Salomón escribió desde la perspectiva del hombre mortal. Si no hay vida después de la muerte, entonces seamos buenos o malos, sabios o necios, todos llegaremos a un mismo fin: “El sabio tiene sus ojos en su cabeza, mas el necio anda en tinieblas; pero también entendí yo que un mismo suceso acontecerá al uno como al otro. Entonces dije yo en mi corazón: Como sucederá al necio, me sucederá también a mí. ¿Para qué, pues, he trabajado hasta ahora por hacerme más sabio? Y dije en mi corazón, que también esto era vanidad” (Eclesiastés 2:14-15).
¿Significa acaso lo anterior que Salomón no vio ninguna esperanza más allá del sepulcro? A primera vista, así pareciera:
“Porque los que viven saben que han de morir; pero los muertos nada saben, ni tienen más paga; porque su memoria es puesta en olvido. También su amor y su odio y su envidia fenecieron ya; y nunca más tendrán parte en todo lo que se hace debajo del Sol… Todo lo que te viniere a la mano para hacer, hazlo según tus fuerzas; porque en el seol, adonde vas, no hay obra, ni trabajo, ni ciencia, ni sabiduría” (Eclesiastés 9:5-6, 10).
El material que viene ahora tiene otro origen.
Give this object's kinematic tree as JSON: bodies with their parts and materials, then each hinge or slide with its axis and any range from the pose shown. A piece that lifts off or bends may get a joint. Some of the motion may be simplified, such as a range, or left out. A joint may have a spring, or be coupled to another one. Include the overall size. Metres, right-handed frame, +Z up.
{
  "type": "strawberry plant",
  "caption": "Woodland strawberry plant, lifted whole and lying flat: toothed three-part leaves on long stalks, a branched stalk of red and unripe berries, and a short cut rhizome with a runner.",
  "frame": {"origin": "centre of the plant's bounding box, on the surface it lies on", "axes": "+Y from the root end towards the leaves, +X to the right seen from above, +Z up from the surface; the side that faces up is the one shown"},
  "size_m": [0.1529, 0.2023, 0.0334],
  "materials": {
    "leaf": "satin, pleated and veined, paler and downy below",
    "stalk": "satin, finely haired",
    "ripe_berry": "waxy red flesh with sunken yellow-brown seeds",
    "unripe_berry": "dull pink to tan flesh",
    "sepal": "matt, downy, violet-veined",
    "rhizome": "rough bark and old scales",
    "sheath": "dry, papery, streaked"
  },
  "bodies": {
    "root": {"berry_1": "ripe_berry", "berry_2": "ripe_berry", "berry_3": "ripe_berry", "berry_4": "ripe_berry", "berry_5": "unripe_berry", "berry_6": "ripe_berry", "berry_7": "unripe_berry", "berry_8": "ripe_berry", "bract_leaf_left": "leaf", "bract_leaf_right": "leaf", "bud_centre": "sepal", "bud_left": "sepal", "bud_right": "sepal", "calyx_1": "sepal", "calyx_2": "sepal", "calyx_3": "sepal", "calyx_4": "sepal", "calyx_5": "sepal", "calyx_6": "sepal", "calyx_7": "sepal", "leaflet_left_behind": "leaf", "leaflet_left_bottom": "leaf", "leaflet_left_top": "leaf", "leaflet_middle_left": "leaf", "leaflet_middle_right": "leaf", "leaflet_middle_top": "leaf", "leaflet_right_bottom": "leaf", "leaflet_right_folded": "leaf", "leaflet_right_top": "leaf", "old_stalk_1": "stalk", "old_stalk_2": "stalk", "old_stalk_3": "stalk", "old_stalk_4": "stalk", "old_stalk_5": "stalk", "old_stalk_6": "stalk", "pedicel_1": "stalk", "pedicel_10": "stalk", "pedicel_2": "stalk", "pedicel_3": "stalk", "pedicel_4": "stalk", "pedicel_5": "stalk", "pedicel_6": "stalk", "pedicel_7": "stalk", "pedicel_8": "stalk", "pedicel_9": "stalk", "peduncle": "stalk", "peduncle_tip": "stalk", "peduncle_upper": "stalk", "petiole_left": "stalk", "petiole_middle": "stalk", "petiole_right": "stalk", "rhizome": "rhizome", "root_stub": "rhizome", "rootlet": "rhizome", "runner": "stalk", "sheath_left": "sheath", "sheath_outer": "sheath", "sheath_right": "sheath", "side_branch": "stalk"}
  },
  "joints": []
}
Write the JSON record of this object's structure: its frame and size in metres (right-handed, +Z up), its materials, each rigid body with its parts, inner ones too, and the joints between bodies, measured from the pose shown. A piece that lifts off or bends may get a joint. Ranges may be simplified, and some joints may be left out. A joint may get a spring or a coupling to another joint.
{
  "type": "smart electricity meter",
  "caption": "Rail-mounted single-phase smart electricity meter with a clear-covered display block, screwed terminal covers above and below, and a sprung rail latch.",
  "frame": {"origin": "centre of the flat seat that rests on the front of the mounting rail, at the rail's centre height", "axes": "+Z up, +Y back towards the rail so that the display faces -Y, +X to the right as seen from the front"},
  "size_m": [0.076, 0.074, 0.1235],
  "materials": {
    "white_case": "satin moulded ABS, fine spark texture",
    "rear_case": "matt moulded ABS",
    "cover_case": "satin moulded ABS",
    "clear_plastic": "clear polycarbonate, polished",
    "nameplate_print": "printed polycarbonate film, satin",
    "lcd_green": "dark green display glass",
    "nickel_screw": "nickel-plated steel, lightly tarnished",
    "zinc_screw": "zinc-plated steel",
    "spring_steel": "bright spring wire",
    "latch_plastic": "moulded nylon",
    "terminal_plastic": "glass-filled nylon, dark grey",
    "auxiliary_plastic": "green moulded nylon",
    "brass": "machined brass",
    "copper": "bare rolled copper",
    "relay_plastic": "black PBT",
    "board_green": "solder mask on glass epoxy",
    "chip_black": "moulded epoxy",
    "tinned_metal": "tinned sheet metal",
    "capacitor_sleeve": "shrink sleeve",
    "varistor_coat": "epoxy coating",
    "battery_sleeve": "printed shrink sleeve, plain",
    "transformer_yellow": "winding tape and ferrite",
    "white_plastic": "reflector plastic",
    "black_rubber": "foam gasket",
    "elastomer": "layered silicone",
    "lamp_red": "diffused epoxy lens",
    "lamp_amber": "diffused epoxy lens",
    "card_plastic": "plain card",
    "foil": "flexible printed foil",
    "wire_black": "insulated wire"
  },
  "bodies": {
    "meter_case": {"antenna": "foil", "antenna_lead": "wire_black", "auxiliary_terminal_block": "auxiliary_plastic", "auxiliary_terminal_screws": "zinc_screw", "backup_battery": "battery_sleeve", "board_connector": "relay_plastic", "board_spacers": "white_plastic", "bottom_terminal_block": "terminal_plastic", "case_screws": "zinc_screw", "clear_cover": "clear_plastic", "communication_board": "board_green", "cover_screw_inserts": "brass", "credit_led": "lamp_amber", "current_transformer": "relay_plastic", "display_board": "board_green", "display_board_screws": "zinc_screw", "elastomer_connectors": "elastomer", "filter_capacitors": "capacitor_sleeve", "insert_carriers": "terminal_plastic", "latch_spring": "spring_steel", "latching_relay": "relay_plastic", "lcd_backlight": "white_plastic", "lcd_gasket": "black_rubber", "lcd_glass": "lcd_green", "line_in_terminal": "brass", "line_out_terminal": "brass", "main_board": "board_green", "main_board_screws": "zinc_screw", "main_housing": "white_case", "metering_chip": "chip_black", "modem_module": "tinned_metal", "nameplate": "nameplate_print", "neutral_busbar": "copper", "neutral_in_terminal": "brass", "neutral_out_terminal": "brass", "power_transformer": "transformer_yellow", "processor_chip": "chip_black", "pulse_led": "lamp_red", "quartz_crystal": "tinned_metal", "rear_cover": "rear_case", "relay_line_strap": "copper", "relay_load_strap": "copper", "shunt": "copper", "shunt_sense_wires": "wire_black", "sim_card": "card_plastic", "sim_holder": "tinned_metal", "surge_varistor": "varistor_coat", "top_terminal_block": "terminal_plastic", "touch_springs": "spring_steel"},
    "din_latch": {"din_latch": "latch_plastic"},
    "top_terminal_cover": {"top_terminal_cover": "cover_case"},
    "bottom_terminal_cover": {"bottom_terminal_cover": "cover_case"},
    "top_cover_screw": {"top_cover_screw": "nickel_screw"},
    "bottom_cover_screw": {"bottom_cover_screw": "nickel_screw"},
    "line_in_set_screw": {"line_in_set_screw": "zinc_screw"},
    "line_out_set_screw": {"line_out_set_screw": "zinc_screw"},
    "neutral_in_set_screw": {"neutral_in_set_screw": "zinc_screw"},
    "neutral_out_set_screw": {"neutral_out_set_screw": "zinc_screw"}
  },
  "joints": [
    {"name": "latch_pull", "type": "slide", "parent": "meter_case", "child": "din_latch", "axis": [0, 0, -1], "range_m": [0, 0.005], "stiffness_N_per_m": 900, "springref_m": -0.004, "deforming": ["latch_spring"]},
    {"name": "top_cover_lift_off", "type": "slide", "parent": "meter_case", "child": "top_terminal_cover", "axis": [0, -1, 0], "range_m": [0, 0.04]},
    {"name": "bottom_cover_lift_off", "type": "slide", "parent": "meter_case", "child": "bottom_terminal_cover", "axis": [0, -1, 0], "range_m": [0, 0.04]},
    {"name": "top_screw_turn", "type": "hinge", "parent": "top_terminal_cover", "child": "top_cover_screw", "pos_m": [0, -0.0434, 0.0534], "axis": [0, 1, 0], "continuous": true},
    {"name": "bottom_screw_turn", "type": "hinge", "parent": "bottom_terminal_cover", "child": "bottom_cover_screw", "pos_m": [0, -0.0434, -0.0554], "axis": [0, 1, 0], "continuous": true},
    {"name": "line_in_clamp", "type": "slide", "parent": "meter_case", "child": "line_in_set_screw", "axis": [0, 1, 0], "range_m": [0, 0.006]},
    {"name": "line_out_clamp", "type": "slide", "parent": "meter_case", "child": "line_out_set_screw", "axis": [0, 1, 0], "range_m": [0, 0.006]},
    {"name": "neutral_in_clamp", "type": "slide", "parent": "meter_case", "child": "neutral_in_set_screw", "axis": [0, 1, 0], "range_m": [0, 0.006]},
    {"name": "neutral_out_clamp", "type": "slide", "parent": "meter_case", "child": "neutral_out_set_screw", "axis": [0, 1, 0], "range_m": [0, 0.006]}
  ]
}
Salomón entendía algo que muy pocos logran captar: Nuestra mortalidad es un elemento importante de la obra que Dios cumple en nosotros: “Dije en mi corazón: Es así, por causa de los hijos de los hombres, para que Dios los pruebe, y para que vean que ellos mismos son semejantes a las bestias. Porque lo que sucede a los hijos de los hombres, y lo que sucede a las bestias, un mismo suceso es: como mueren los unos, así mueren los otros, y una misma respiración tienen todos; ni tiene más el hombre que la bestia; porque todo es vanidad. Todo va a un mismo lugar; todo es hecho del polvo, y todo volverá al mismo polvo” (Eclesiastés 3:18-20).
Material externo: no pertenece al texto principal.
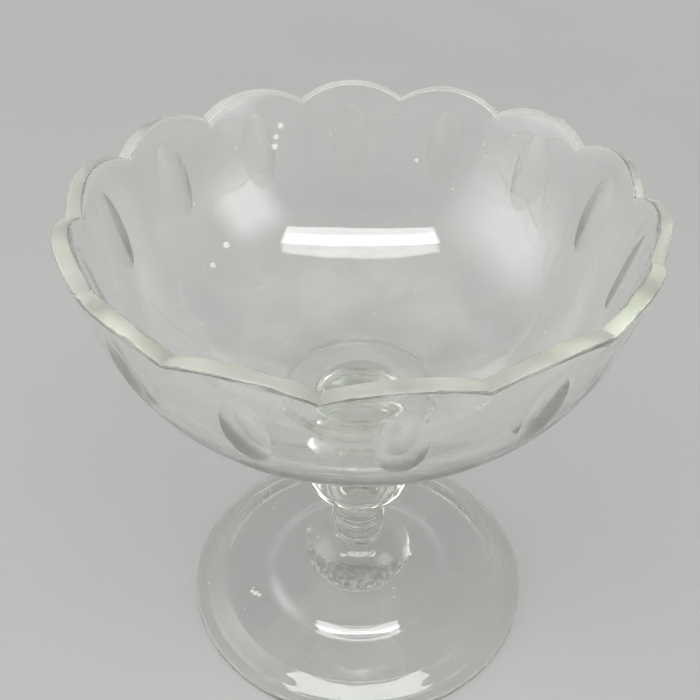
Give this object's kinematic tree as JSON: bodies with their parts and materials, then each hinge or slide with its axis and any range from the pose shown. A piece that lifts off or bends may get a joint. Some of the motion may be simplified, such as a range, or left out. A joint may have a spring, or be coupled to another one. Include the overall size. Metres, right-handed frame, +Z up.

Dios está probando a cada uno de nosotros. Desea hacernos comprender que la vida mortal es pasajera, pero que no es el final… y esto lo entendió Salomón claramente: “Dije yo en mi corazón: Al justo y al impío juzgará Dios; porque allí hay un tiempo para todo lo que se quiere y para todo lo que se hace” (Eclesiastés 3:17). Vemos este mismo mensaje muchas veces en el libro del Eclesiastés. Salomón comprendía que sí es valiosa nuestra conducta en la vida mortal: “Aunque el pecador haga mal cien veces, y prolongue sus días, con todo yo también sé que les irá bien a los que a Dios temen, los que temen ante su presencia” (Eclesiastés 8:12). Y en uno de los pasajes más conocidos, aconseja así a la próxima generación: “Alégrate, joven, en tu juventud, y tome placer tu corazón en los días de tu adolescencia; y anda en los caminos de tu corazón y en la vista de tus ojos; pero sabe, que sobre todas estas cosas te juzgará Dios” (Eclesiastés 11:9).
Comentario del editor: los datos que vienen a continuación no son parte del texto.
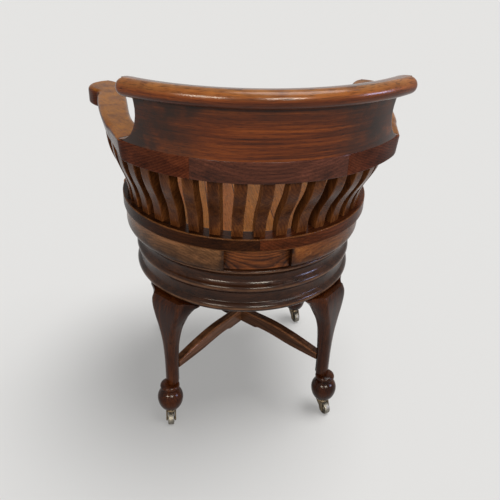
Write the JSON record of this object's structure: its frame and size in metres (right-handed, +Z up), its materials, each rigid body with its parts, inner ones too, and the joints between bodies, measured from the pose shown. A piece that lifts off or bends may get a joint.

Las palabras de Salomón son importantes. Llegan al meollo de lo que nosotros valoramos. Comparan dos opciones: una vida encaminada a satisfacer los deseos personales y egoístas, o una que busca algo más grande que el aquí y el ahora. Isaías se refiere a la necesidad de que actuemos mientras aún hay tiempo, y de la importancia de la gracia de Dios para los sabios que rehúsan vivir solamente para el día hoy.
“Oídme atentamente, y comed del bien, y se deleitará vuestra alma con grosura. Inclinad vuestro oído, y venid a mí; oíd, y vivirá vuestra alma… Buscad al Eterno mientras puede ser hallado, llamadle en tanto que está cercano. Deje el impío su camino, y el hombre inicuo sus pensamientos, y vuélvase al Eterno, el cual tendrá de él misericordia, y al Dios nuestro, el cual será amplio en perdonar” (Isaías 55:2-3, 6-7).
Salomón termina su discurso con la advertencia de que Dios juzga nuestras acciones: “El fin de todo el discurso oído es este: Teme a Dios, y guarda sus mandamientos; porque esto es el todo del hombre. Porque Dios traerá toda obra a juicio, juntamente con toda cosa encubierta, sea buena o sea mala” (Eclesiastés 12:13-14). ¡Escuchemos para nuestro bien la advertencia!